Exercise task: For this exercise, copy out each line of the material below that includes "parts".

The records:

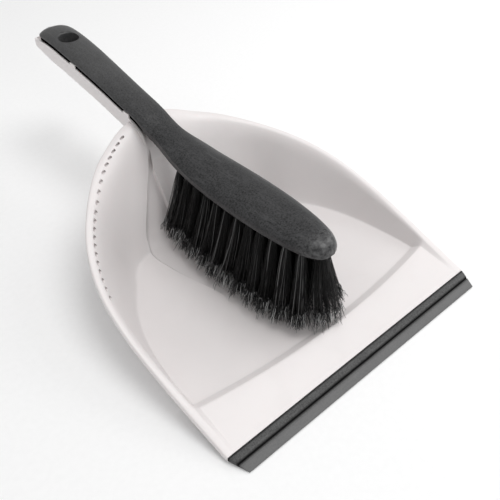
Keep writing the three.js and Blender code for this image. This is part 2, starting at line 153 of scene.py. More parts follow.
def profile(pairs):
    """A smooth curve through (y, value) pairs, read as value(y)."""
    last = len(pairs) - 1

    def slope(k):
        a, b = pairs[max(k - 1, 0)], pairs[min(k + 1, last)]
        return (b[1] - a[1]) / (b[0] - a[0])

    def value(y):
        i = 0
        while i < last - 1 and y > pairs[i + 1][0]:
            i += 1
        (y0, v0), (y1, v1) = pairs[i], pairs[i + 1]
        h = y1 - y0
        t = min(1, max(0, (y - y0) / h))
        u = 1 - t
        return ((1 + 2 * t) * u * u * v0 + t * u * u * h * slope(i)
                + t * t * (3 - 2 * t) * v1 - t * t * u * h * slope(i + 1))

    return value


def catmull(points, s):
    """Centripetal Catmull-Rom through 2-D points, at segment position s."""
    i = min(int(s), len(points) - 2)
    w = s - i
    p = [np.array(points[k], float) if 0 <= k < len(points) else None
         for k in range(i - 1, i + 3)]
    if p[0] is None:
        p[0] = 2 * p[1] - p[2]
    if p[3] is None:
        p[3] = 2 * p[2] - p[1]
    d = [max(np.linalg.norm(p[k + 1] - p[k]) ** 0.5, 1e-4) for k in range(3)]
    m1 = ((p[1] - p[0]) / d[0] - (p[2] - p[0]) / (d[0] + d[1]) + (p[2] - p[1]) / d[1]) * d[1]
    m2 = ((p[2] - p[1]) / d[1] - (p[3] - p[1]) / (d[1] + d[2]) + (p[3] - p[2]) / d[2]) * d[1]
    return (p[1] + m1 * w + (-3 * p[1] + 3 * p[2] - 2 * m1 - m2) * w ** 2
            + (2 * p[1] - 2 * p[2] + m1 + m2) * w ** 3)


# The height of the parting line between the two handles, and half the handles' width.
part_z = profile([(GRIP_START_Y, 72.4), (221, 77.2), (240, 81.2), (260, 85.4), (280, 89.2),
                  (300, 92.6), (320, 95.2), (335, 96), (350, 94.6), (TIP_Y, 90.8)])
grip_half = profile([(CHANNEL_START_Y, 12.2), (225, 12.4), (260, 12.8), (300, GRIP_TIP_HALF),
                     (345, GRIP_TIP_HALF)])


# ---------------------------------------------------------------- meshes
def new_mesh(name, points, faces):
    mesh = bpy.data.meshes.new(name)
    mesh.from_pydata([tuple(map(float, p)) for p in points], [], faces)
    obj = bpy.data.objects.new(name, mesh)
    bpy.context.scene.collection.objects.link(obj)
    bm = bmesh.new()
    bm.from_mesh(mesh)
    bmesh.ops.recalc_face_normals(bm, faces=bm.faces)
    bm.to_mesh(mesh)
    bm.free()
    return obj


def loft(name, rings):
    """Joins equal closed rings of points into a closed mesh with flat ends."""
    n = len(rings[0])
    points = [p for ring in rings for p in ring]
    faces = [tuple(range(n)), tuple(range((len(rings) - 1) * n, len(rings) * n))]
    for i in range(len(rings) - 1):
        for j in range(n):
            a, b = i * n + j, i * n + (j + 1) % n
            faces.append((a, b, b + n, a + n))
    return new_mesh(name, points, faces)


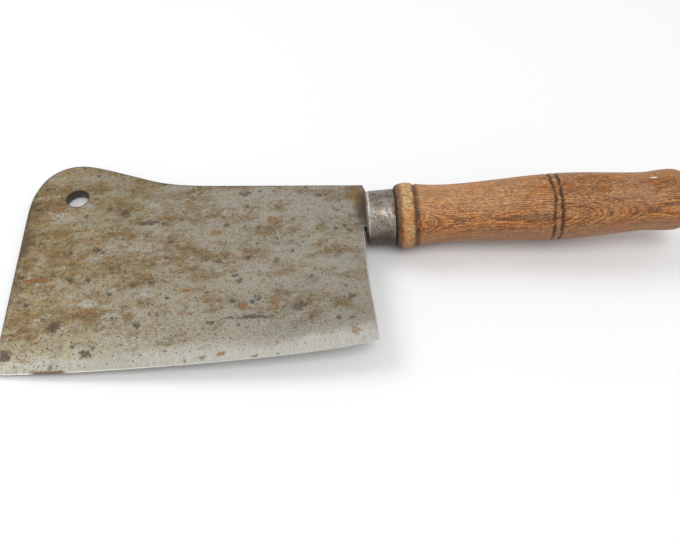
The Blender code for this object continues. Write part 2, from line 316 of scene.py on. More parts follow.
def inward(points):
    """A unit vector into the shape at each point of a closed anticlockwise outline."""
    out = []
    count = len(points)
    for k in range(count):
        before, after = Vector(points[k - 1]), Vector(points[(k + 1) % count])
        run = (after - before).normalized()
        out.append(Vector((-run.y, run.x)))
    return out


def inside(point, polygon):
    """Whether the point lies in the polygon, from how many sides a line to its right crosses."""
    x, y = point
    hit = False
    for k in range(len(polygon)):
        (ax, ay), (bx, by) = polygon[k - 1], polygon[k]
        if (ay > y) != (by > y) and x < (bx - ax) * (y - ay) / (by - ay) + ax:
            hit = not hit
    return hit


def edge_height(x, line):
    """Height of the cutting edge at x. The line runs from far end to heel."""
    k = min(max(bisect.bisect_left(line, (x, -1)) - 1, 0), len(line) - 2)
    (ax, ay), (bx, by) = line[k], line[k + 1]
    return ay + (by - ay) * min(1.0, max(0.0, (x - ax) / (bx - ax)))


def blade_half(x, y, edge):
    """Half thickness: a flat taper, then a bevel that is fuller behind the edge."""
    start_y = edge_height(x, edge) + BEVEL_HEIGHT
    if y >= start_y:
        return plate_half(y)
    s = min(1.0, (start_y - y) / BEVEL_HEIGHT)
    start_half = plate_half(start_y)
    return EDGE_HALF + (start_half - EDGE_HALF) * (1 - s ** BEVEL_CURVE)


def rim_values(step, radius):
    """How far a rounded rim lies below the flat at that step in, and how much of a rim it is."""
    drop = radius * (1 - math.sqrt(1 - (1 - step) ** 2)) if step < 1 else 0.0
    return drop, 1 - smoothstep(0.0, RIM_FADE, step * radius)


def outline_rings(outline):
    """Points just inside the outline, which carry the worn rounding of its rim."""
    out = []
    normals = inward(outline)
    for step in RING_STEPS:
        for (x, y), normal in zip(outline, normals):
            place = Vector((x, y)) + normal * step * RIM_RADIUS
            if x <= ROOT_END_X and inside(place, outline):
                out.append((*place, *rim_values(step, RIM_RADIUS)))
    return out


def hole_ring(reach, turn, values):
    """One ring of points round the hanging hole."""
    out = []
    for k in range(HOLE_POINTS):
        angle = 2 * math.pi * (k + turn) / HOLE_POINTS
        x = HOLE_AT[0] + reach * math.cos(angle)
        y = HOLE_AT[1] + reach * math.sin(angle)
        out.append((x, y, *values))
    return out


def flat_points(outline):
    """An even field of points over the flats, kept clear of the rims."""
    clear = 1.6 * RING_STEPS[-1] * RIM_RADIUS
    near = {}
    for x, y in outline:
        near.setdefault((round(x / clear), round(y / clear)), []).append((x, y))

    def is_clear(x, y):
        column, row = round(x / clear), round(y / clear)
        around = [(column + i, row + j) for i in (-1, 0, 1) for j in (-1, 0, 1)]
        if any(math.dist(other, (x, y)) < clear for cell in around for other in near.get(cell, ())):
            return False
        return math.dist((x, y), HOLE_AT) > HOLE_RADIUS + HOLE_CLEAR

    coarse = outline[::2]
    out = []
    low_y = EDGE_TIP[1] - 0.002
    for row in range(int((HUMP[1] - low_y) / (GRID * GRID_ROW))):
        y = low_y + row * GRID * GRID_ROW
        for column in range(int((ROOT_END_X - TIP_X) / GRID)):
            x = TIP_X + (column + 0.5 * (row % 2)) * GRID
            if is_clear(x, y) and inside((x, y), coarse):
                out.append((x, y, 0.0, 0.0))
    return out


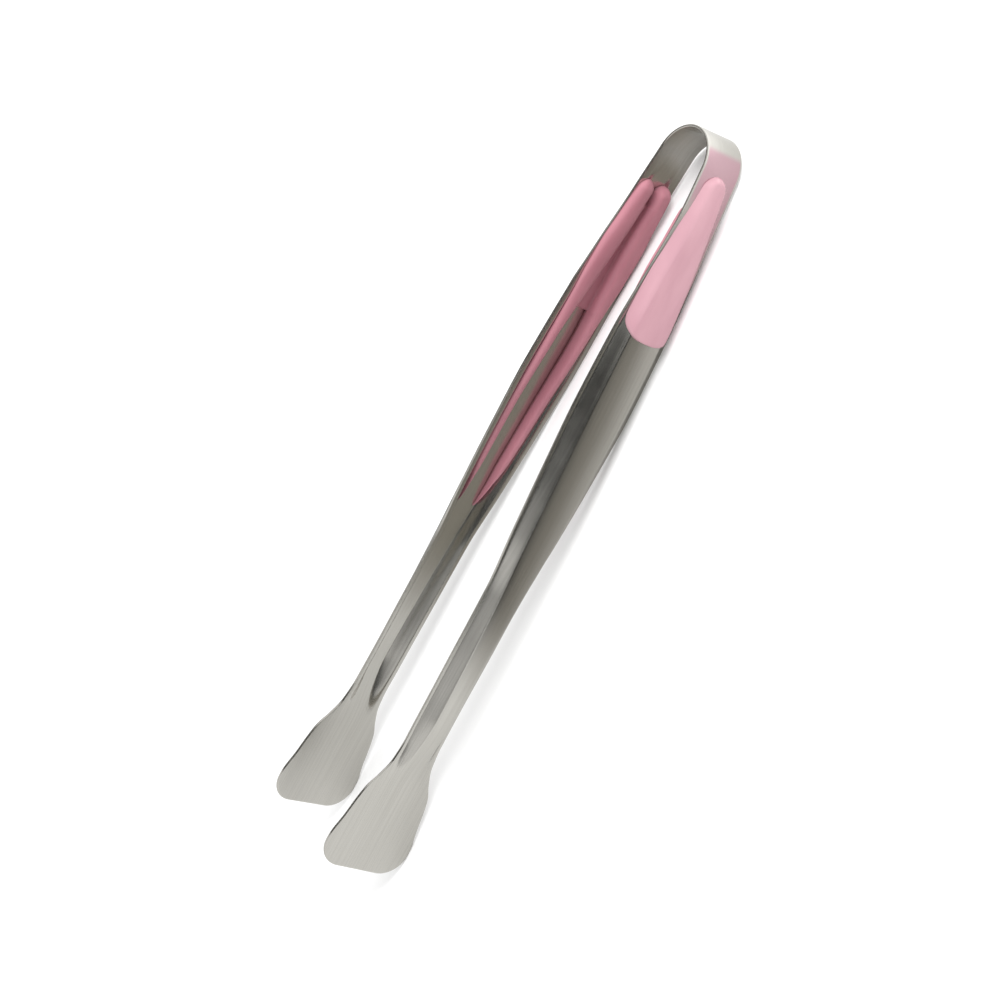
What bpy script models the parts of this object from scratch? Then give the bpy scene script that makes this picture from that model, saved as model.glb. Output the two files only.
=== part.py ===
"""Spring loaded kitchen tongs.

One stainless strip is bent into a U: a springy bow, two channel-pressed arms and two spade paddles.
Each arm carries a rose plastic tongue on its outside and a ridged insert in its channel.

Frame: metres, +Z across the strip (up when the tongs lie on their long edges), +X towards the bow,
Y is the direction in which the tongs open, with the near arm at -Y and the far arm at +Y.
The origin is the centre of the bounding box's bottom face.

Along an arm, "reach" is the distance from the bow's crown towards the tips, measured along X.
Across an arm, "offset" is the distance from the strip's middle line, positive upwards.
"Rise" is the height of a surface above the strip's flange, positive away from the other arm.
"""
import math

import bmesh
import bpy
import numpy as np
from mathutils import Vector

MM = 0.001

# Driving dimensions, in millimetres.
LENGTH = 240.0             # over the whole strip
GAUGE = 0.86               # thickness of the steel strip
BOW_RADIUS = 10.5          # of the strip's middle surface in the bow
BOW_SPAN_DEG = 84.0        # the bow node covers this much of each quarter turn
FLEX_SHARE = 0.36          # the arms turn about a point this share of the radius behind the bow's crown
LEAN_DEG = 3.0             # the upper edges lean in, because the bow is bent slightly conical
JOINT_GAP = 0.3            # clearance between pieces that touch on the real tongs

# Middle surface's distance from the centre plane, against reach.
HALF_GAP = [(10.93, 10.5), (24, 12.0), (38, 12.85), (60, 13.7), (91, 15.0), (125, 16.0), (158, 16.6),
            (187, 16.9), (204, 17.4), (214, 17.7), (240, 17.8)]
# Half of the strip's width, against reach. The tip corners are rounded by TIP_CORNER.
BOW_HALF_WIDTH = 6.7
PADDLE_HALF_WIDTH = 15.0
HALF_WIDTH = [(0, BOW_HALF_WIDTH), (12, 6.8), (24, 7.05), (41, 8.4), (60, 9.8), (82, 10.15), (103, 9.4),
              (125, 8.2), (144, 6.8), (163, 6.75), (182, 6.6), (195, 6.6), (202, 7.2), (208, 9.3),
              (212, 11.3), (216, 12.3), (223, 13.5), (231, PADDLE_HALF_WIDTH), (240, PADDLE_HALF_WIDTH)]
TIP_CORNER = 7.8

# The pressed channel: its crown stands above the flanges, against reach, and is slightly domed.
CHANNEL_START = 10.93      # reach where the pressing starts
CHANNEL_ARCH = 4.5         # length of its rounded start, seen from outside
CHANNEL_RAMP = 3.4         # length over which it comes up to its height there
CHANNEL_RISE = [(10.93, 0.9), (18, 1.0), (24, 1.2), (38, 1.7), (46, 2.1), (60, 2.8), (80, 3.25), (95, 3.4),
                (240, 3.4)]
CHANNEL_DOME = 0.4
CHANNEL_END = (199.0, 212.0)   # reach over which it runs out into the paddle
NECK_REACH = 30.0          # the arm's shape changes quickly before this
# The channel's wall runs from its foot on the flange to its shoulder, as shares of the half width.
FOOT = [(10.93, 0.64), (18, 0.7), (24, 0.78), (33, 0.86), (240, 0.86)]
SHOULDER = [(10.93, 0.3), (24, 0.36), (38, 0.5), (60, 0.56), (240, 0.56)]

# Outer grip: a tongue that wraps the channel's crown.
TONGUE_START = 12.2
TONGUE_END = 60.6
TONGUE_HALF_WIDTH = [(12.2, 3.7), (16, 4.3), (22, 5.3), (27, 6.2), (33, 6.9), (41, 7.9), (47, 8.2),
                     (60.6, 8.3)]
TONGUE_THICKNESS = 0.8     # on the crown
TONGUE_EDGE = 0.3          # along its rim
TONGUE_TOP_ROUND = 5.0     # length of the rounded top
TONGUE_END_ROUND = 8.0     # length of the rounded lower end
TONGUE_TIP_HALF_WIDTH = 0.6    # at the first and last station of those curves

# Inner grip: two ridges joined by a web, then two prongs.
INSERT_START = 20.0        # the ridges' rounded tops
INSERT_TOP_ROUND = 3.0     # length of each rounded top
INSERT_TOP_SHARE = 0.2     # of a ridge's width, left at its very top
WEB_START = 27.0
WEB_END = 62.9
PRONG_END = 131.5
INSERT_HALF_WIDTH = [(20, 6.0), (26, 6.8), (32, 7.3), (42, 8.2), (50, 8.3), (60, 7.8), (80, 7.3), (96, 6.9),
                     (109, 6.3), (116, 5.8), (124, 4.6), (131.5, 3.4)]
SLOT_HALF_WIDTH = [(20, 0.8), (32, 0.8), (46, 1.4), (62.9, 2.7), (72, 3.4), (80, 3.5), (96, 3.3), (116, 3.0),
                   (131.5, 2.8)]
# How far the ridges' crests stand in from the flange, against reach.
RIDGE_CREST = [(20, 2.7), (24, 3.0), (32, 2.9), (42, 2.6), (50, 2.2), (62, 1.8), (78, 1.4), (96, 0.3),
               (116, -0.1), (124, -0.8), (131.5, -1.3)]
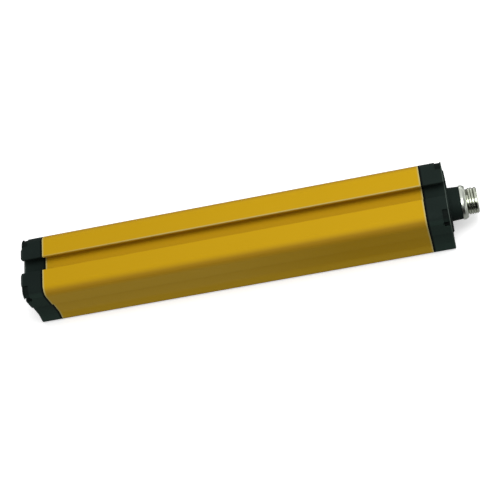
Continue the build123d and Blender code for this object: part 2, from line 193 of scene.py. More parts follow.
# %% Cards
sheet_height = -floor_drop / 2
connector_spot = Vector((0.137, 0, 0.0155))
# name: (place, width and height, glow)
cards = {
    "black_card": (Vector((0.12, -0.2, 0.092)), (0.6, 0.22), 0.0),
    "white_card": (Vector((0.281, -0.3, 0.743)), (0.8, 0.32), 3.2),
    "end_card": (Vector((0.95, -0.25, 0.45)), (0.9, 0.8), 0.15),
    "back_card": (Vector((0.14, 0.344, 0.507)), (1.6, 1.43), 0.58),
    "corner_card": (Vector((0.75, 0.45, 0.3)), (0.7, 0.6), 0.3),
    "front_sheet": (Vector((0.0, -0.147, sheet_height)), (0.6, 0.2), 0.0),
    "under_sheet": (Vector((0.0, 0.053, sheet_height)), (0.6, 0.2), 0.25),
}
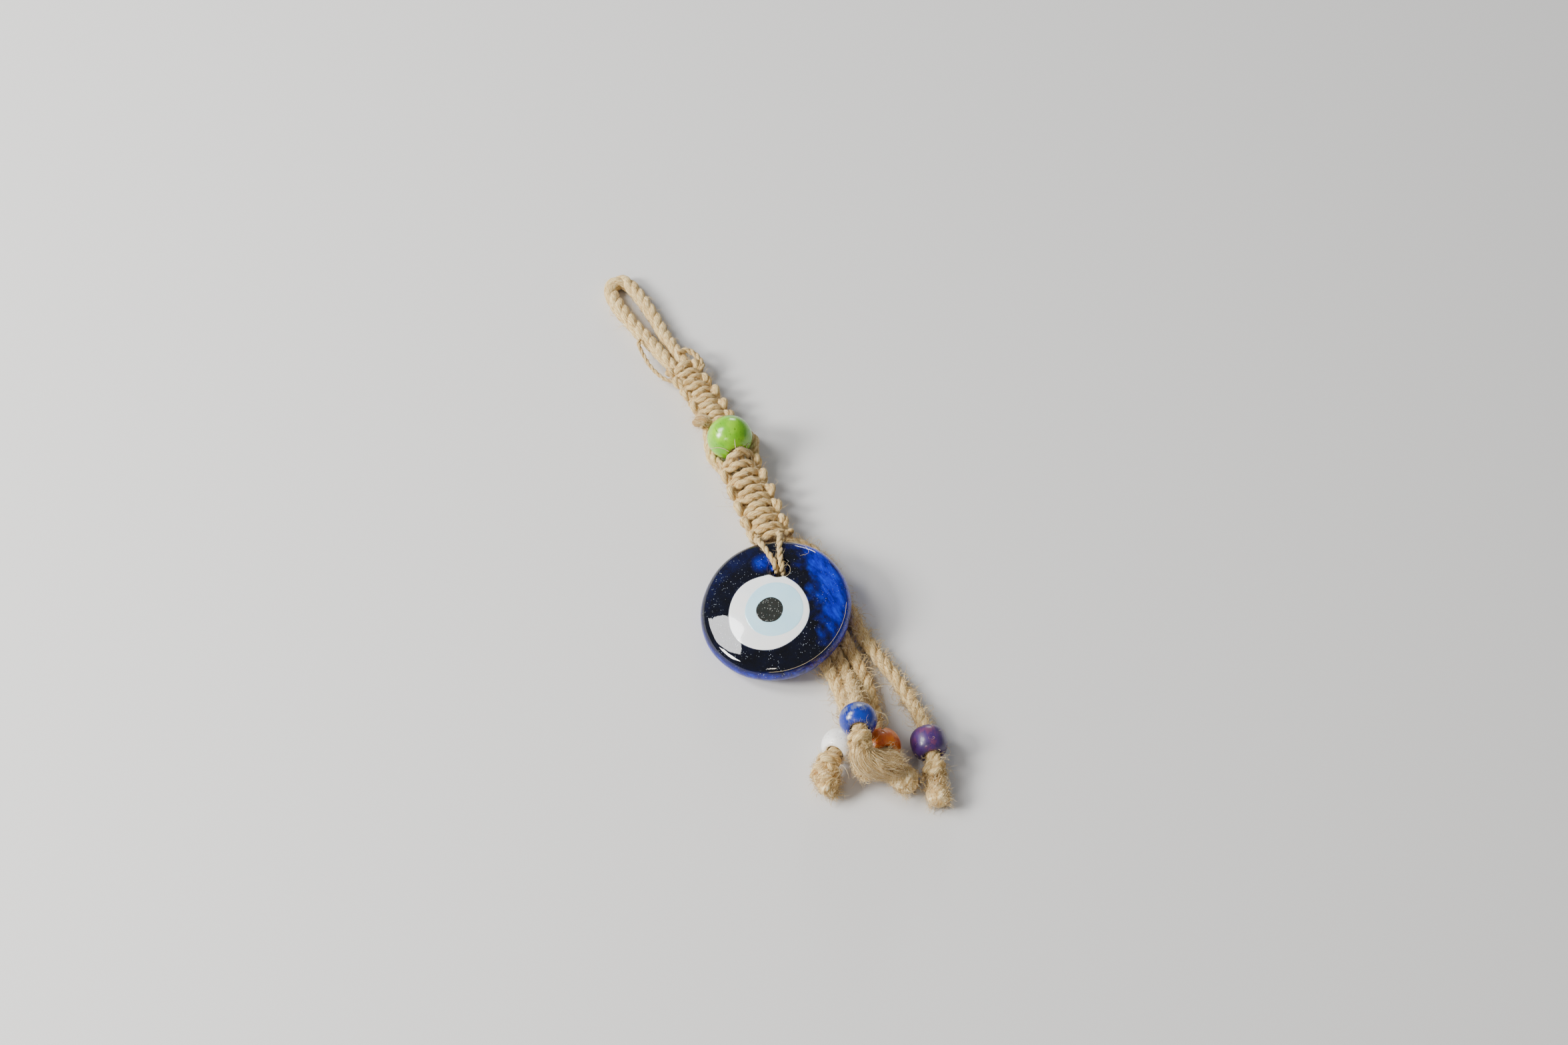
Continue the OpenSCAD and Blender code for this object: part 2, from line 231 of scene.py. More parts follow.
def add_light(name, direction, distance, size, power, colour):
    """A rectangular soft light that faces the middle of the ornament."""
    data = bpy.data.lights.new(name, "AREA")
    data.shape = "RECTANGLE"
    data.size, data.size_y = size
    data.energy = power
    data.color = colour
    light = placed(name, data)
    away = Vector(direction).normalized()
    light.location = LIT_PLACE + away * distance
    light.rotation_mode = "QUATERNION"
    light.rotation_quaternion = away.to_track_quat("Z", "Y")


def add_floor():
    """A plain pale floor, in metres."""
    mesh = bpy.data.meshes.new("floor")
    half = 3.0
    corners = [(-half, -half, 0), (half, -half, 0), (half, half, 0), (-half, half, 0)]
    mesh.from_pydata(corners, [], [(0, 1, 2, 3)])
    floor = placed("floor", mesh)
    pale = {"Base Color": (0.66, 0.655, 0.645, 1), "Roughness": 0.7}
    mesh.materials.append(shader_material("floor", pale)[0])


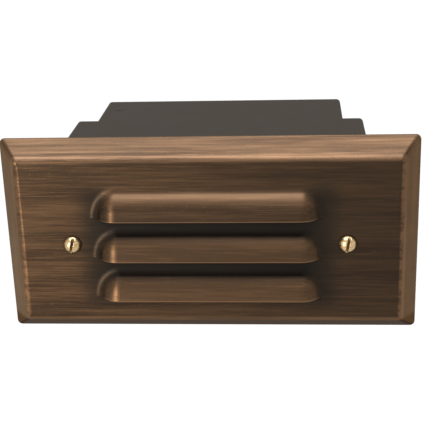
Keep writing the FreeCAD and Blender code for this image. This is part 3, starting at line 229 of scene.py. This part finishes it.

Response:
Keep writing the three.js and Blender code for this image. This is part 2, starting at line 153 of scene.py. More parts follow.
The Blender code for this object continues. Write part 2, from line 316 of scene.py on. More parts follow.
What bpy script models the parts of this object from scratch? Then give the bpy scene script that makes this picture from that model, saved as model.glb. Output the two files only.
Continue the build123d and Blender code for this object: part 2, from line 193 of scene.py. More parts follow.
Continue the OpenSCAD and Blender code for this object: part 2, from line 231 of scene.py. More parts follow.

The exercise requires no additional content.